The Commonwealth War Graves Commission (CWGC) was founded by Fabian Ware and is currently undertaking a project to re-engrave and spruce up by hand all the headstones that it looks after. For World War One alone that equates to nearly 1.3 million names engraved on either individual headstones or on memorials to those who died but who have no known grave. The CWGC carries out its work in 150 countries and the task of ‘freshening up’ each grave or memorial is expected to take 28 years to complete.

 

Sir Reginald Blomfield, Sir Edward Lutyens and Gertrude Jekyll, some of the UK’s most prominent designers/architects, designed many of the Commonwealth cemeteries of World War One. More than 1,200 cemeteries were built in France and Belgium alone. 559 were built after World War Two. All the headstones in the World War One cemeteries on the Western Front are made of Portland stone and the original inscriptions on them were engraved to a depth that allowed them to be read at two paces. In the aftermath of the war, families were allowed, for a small fee of 3.5 pennies a letter, to add an extra inscription at the bottom of the headstone.

 

Fabian Ware was in charge of a British Red Cross unit in France at the start of the war. He quickly realised that modern warfare, as it was then, created an environment whereby many men’s graves could have been lost to posterity.
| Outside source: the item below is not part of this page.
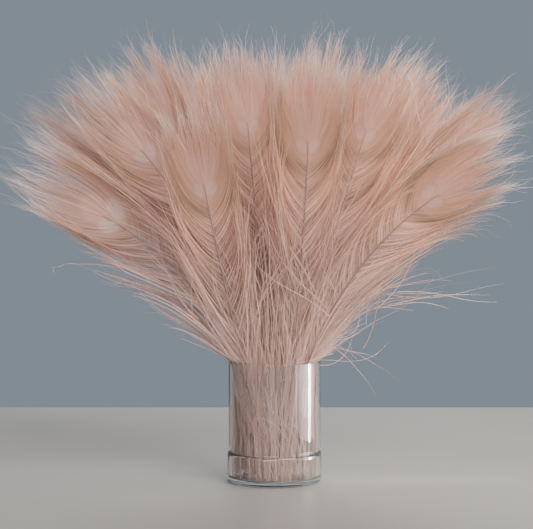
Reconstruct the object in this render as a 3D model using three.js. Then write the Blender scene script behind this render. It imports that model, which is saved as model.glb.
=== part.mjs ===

He started recording the whereabouts of as many men’s graves as he could and his task was given official recognition by the War Office. By 1917, the Imperial War Graves Commission had been established with a Royal Charter. The Commission’s President was the Prince of Wales. After the war, a decision was taken that no body would be repatriated to the UK and that there should be no private memorials as only the rich could have afforded to do both. It was also decided that all graves would be identical regardless of rank.

 

Such was the enormity of the work that building all the cemeteries and burying the dead from the Commonwealth was finished only in 1938. Each of the Commonwealth cemeteries has a large Stone of Remembrance and they all carry the same inscription devised by Rudyard Kipling: “Their Name Liveth For Evermore”.